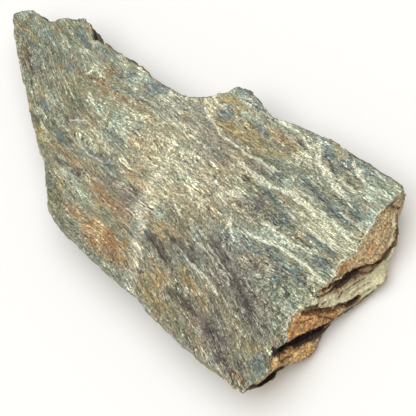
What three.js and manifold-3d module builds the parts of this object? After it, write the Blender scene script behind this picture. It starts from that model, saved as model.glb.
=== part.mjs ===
// A polygonal flagstone: one slab of riven quartz-mica schist, lying on its back.
// Millimetres, +Z up. The long way of the slab runs along X: the narrow tail is at -X and the
// broken end, where the layers of the stone step out like slates, is at +X.
// The slab is a wall of stepped layers, cut off above and below by two riven faces.
import * as THREE from 'three';
import Module from 'manifold-3d';

// ---- driving sizes ----
const THICKNESS = 44; // between the riven faces, on average
const OVERRUN = 15; // how far the wall runs past both faces before it is cut off
const LAYERS = 5; // layers that show in the edge
const LAYER_WANDER = 2.6; // how far a crack strays from its level
const COLUMN_SPACING = 10; // spacing of the columns round the edge
const END_SPACING = 6; // the same on the broken end, where the steps are sharpest
const CORNER_REACH = 25; // run over which the steps of a side die out at its corners
const WALL_ROUGH = 0.9; // small roughness of the broken edges
const SLIVER = 0.6; // least height between two points of a section
const FACE_GRID = 10; // spacing of the points on the riven faces
const FACE_SWELL = { height: 2, length: 110, width: 55 }; // broad swells of the upper face
const FACE_RIPPLE = { height: 0.9, length: 34, width: 18 }; // small ripples on it
const FOOT_HOLLOW = { height: 3.5, length: 70, width: 45 }; // hollows under the margin
const FLAT_FOOT = [270, 120]; // half sizes of the oval that the hollows stay near the rim of
const BLOCK = [340, 180]; // half sizes of the block that the faces are cut with
const GRID_JITTER = 0.28; // share of the grid by which a point strays
const SEED = 7;

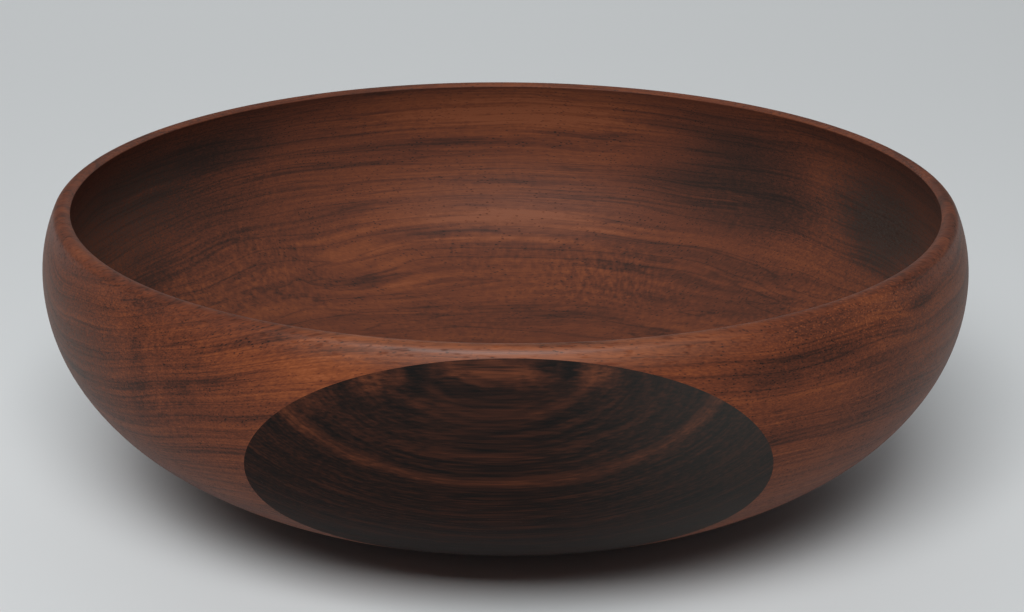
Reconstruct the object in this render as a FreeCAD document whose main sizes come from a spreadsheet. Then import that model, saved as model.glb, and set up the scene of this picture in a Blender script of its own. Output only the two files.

**SHORT TASK:** Return the entries above exactly as they appear.

**ANSWER TO THIS TASK:**
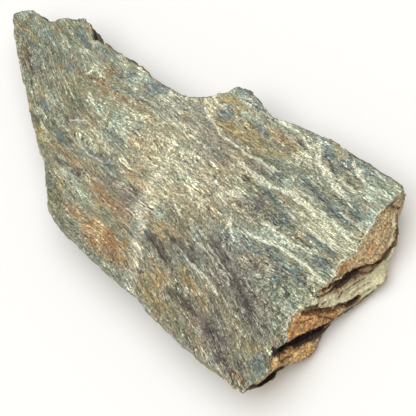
What three.js and manifold-3d module builds the parts of this object? After it, write the Blender scene script behind this picture. It starts from that model, saved as model.glb.
=== part.mjs ===
// A polygonal flagstone: one slab of riven quartz-mica schist, lying on its back.
// Millimetres, +Z up. The long way of the slab runs along X: the narrow tail is at -X and the
// broken end, where the layers of the stone step out like slates, is at +X.
// The slab is a wall of stepped layers, cut off above and below by two riven faces.
import * as THREE from 'three';
import Module from 'manifold-3d';

// ---- driving sizes ----
const THICKNESS = 44; // between the riven faces, on average
const OVERRUN = 15; // how far the wall runs past both faces before it is cut off
const LAYERS = 5; // layers that show in the edge
const LAYER_WANDER = 2.6; // how far a crack strays from its level
const COLUMN_SPACING = 10; // spacing of the columns round the edge
const END_SPACING = 6; // the same on the broken end, where the steps are sharpest
const CORNER_REACH = 25; // run over which the steps of a side die out at its corners
const WALL_ROUGH = 0.9; // small roughness of the broken edges
const SLIVER = 0.6; // least height between two points of a section
const FACE_GRID = 10; // spacing of the points on the riven faces
const FACE_SWELL = { height: 2, length: 110, width: 55 }; // broad swells of the upper face
const FACE_RIPPLE = { height: 0.9, length: 34, width: 18 }; // small ripples on it
const FOOT_HOLLOW = { height: 3.5, length: 70, width: 45 }; // hollows under the margin
const FLAT_FOOT = [270, 120]; // half sizes of the oval that the hollows stay near the rim of
const BLOCK = [340, 180]; // half sizes of the block that the faces are cut with
const GRID_JITTER = 0.28; // share of the grid by which a point strays
const SEED = 7;

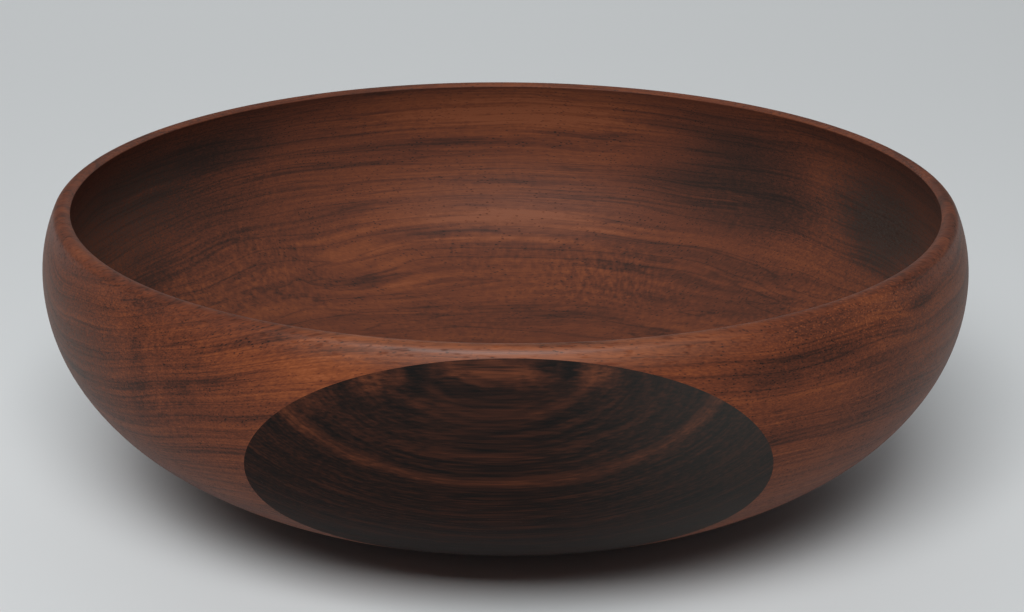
Reconstruct the object in this render as a FreeCAD document whose main sizes come from a spreadsheet. Then import that model, saved as model.glb, and set up the scene of this picture in a Blender script of its own. Output only the two files.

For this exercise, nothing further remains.